MATERIALS PROVIDED —
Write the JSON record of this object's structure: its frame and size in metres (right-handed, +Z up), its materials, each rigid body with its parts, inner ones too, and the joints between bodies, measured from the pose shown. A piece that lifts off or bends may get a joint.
---
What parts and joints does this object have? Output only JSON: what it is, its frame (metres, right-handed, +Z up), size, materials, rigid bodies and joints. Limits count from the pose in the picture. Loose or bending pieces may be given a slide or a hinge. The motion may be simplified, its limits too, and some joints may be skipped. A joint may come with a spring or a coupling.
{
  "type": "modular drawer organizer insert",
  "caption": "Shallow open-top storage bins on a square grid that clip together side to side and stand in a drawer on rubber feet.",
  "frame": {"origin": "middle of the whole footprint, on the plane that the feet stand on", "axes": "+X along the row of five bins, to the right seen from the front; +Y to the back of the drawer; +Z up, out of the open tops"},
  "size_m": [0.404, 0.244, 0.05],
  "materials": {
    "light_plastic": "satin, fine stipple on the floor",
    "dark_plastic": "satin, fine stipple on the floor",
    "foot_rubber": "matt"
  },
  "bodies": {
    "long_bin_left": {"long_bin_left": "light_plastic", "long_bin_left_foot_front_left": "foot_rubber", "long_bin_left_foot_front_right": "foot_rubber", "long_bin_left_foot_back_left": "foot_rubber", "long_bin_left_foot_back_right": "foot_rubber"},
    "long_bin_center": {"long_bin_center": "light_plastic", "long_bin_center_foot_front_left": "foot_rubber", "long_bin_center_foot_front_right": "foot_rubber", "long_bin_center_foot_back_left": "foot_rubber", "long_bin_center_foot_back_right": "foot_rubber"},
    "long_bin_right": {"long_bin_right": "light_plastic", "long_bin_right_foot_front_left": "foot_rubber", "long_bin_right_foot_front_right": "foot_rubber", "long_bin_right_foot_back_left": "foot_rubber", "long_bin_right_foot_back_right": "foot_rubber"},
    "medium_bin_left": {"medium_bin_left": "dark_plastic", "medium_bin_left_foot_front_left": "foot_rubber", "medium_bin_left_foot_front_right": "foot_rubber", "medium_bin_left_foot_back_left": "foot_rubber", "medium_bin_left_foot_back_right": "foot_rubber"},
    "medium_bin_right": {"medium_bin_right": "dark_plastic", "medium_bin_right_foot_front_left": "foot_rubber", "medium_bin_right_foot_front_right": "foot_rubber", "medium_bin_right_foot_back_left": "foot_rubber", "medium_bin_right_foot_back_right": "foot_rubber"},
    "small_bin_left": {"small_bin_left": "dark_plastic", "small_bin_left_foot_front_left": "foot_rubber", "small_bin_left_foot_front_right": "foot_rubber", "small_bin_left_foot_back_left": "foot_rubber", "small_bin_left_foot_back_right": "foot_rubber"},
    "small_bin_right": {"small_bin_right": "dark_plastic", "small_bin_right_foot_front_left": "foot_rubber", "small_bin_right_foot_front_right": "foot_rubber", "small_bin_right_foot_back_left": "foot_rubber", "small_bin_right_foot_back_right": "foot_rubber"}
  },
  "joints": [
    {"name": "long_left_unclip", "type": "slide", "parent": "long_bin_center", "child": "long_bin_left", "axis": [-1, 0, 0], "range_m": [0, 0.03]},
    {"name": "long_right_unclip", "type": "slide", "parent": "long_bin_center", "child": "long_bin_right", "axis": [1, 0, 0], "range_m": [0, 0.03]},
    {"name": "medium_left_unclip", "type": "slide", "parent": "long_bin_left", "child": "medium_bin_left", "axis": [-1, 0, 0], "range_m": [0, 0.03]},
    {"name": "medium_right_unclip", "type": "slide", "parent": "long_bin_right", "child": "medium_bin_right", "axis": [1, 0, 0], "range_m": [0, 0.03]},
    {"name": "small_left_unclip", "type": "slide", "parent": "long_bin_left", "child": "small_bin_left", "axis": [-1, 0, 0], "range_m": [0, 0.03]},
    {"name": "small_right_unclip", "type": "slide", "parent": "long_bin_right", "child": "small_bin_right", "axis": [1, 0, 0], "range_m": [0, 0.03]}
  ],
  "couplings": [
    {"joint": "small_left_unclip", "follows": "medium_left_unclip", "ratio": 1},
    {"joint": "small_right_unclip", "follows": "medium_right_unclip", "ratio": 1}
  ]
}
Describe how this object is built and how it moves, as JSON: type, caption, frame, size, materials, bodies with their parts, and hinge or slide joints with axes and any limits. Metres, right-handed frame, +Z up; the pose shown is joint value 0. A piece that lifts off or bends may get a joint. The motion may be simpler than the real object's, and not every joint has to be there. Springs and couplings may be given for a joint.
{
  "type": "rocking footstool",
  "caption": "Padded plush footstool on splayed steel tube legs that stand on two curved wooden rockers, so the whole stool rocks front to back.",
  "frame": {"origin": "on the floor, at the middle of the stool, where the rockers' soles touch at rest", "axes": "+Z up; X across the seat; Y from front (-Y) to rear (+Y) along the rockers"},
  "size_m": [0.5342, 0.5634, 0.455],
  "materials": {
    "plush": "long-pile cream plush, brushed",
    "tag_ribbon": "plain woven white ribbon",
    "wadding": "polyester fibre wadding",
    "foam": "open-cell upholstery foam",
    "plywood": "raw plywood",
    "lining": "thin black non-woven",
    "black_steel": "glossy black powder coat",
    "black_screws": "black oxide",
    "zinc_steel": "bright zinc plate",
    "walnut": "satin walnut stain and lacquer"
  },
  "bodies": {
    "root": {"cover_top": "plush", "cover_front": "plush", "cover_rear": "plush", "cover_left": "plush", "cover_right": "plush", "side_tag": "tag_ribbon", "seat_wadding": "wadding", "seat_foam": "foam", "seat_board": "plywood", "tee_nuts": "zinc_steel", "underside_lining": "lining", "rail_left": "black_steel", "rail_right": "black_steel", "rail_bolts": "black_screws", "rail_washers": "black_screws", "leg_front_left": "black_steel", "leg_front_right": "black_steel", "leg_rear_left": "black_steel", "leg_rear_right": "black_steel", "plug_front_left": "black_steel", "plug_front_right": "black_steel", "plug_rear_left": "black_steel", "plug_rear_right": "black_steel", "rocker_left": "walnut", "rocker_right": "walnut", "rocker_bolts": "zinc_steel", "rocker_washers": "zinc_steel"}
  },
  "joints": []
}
--
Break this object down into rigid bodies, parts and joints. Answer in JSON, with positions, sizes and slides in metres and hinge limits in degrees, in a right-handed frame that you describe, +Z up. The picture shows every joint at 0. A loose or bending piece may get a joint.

DESCRIPTION OF THE TASK — Of the lines above, copy each that contains "bends".

FINISHED TASK —
Write the JSON record of this object's structure: its frame and size in metres (right-handed, +Z up), its materials, each rigid body with its parts, inner ones too, and the joints between bodies, measured from the pose shown. A piece that lifts off or bends may get a joint.
Describe how this object is built and how it moves, as JSON: type, caption, frame, size, materials, bodies with their parts, and hinge or slide joints with axes and any limits. Metres, right-handed frame, +Z up; the pose shown is joint value 0. A piece that lifts off or bends may get a joint. The motion may be simpler than the real object's, and not every joint has to be there. Springs and couplings may be given for a joint.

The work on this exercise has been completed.